Ratcliffe has been mulling over whether to buy a Premier League club for several years and has done his research. “We need to find out how to be successful before you ever want to write a big cheque," he told The Times in November 2019. "It’s quite difficult. United have spent an immense amount since Ferguson left and been poor, to put it mildly. Shockingly poor, to be honest.
“We have a different approach here to be moderately intelligent about it. Try to do it more grassroots, trying to locate young talent. Some clubs seem to have an ability to do that, Southampton, Lille. United have done it really poorly. They have lost the plot there somehow. But figuring that out takes time.”
He described the £52million signing of Fred as "dumb money". If Ratcliffe did convince the Glazers to put their ego and avarice to one side and sell up, the club's structure would likely have to be gutted.
Chief executive Richard Arnold is a Glazer acolyte, brought to United by Ed Woodward in 2007. The football director, John Murtough, joined in late 2013 and was recruited by David Moyes. Murtough has outlasted every permanent United manager post-Ferguson and is enduring a transfer window more chastening than any of Woodward's.
Remarkably, United have negotiated a transfer for a Real Madrid defensive midfielder who is a Brazil international and five-times Champions League winner. If it makes you suspicious about Casemiro, you should be.
Whenever Real want to sell, that is a red flag (Angel di Maria) and they have recruited two young midfielders in the last year to marginalise Casemiro. A source said the coach, Carlo Ancelotti, is "not fussed" about Casemiro leaving.

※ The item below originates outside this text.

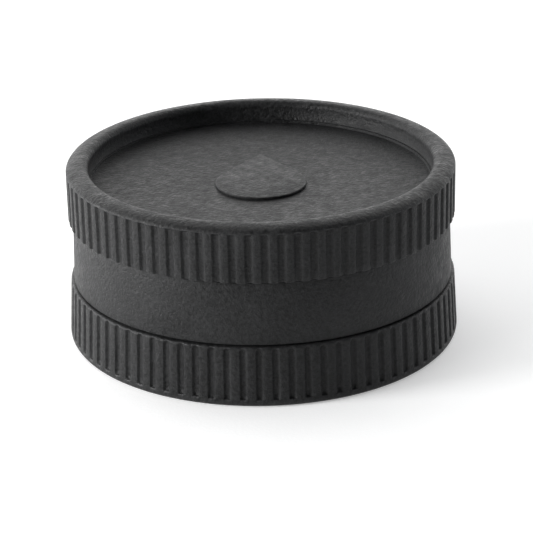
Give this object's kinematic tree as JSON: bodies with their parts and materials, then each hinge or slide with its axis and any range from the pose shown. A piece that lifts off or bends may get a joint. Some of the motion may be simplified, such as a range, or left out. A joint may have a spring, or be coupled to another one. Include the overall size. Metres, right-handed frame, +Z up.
{
  "type": "film developing tank",
  "caption": "Squat round daylight developing tank with ribbed base cup, smooth light-trap lid, ribbed screw cap and a 35 mm spiral reel inside.",
  "frame": {"origin": "centre of the foot, on the surface that the tank stands on", "axes": "+Z up along the tank's axis, -Y towards the front"},
  "size_m": [0.1224, 0.1224, 0.0558],
  "materials": {
    "shell_plastic": "fine matt texture",
    "column_plastic": "satin",
    "seal_rubber": "matt",
    "reel_nylon": "satin",
    "ball_steel": "polished"
  },
  "bodies": {
    "base": {"tank_base": "shell_plastic"},
    "lid_lifter": {"lid_seal": "seal_rubber"},
    "lid": {"light_trap_lid": "shell_plastic", "pour_funnel": "column_plastic"},
    "cap_lifter": {"cap_seal": "seal_rubber"},
    "screw_cap": {"cap": "shell_plastic"},
    "reel_core": {"centre_column": "column_plastic", "reel_lower_flange": "reel_nylon", "reel_clip": "column_plastic"},
    "reel_top": {"reel_upper_flange": "reel_nylon"},
    "lower_ball": {"feed_ball_lower": "ball_steel"},
    "upper_ball": {"feed_ball_upper": "ball_steel"}
  },
  "joints": [
    {"name": "lid_lift", "type": "slide", "parent": "base", "child": "lid_lifter", "axis": [0, 0, 1], "range_m": [0, 0.0241]},
    {"name": "lid_turn", "type": "hinge", "parent": "lid_lifter", "child": "lid", "pos_m": [0, 0, 0.03], "axis": [0, 0, 1], "range_deg": [0, 360]},
    {"name": "cap_lift", "type": "slide", "parent": "lid", "child": "cap_lifter", "axis": [0, 0, 1], "range_m": [0, 0.0148]},
    {"name": "cap_turn", "type": "hinge", "parent": "cap_lifter", "child": "screw_cap", "pos_m": [0, 0, 0.045], "axis": [0, 0, 1], "range_deg": [0, 330]},
    {"name": "reel_spin", "type": "hinge", "parent": "base", "child": "reel_core", "pos_m": [0, 0, 0.003], "axis": [0, 0, 1], "continuous": true},
    {"name": "reel_feed", "type": "hinge", "parent": "reel_core", "child": "reel_top", "pos_m": [0, 0, 0.025], "axis": [0, 0, 1], "range_deg": [-25, 25]},
    {"name": "lower_ball_roll", "type": "slide", "parent": "reel_core", "child": "lower_ball", "axis": [-0.7071, 0.7071, 0], "range_m": [0, 0.002]},
    {"name": "upper_ball_roll", "type": "slide", "parent": "reel_top", "child": "upper_ball", "axis": [-0.7071, 0.7071, 0], "range_m": [0, 0.002]}
  ],
  "couplings": [
    {"joint": "lid_lift", "follows": "lid_turn", "m_per_rad": 0.0038197},
    {"joint": "cap_lift", "follows": "cap_turn", "m_per_rad": 0.0025465}
  ]
}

Casemiro is 30, still a taboo age in football when players' fitness is so regimented five years may as well be tagged on. Casemiro could have a long-term impact.
One would have been tempted to say Scott McTominay is not fit to lace Casemiro's laces but he is; Casemiro's running stats are worse than McTominay's and he is going to be running a lot in the Premier League.
This time last week, Ten Hag thought he could do without recruiting a defensive midfielder. On the 100th day since United moved for Frenkie de Jong, they have moved for a defensive midfielder.
Ratcliffe would not tolerate the Supermarket Sweep sprees United have become synonymous with and it is happening again on the new chief executive's watch. The leadership is so supine no one challenged Ten Hag on his flawed strategy of targeting Dutch-affiliated players, a giveaway he had not fully reprogrammed himself as a United manager.
The dream scenario for United fans would be for Ratcliffe to take ownership, hire Edwin van der Sar as chief executive and Michael Edwards or Paul Mitchell as sporting director. Van der Sar is familiar with two storied academies at United and Ajax, played impeccably for both clubs, studied for a Master's degree, cut his teeth in a marketing role, is the chief executive of Ajax and knows Ten Hag.
Edwards was almost as instrumental to Liverpool's success as Jurgen Klopp while Mitchell, a Ralf Rangnick disciple, has an impressive recruitment hit-rate at Southampton, Tottenham, RB Leipzig and Monaco, where Ratcliffe resides.
Arnold has at least turfed out members of the scouting department who were dismissive of targets coveted or signed by teams in ruder health than United. Two have recently departed for Tottenham and Wolves.
As well-intended as Arnold is in sensibly distancing himself from recruitment and overseeing significant staff changes, he is the man who trumpeted the club's app rating, bragged that Odion Ighalo was the number one worldwide Twitter trend and said Ole Gunnar Solskjaer was bringing "phenomenal success" in the week United went out of the FA Cup.
That's almost enough to make a United fan weep.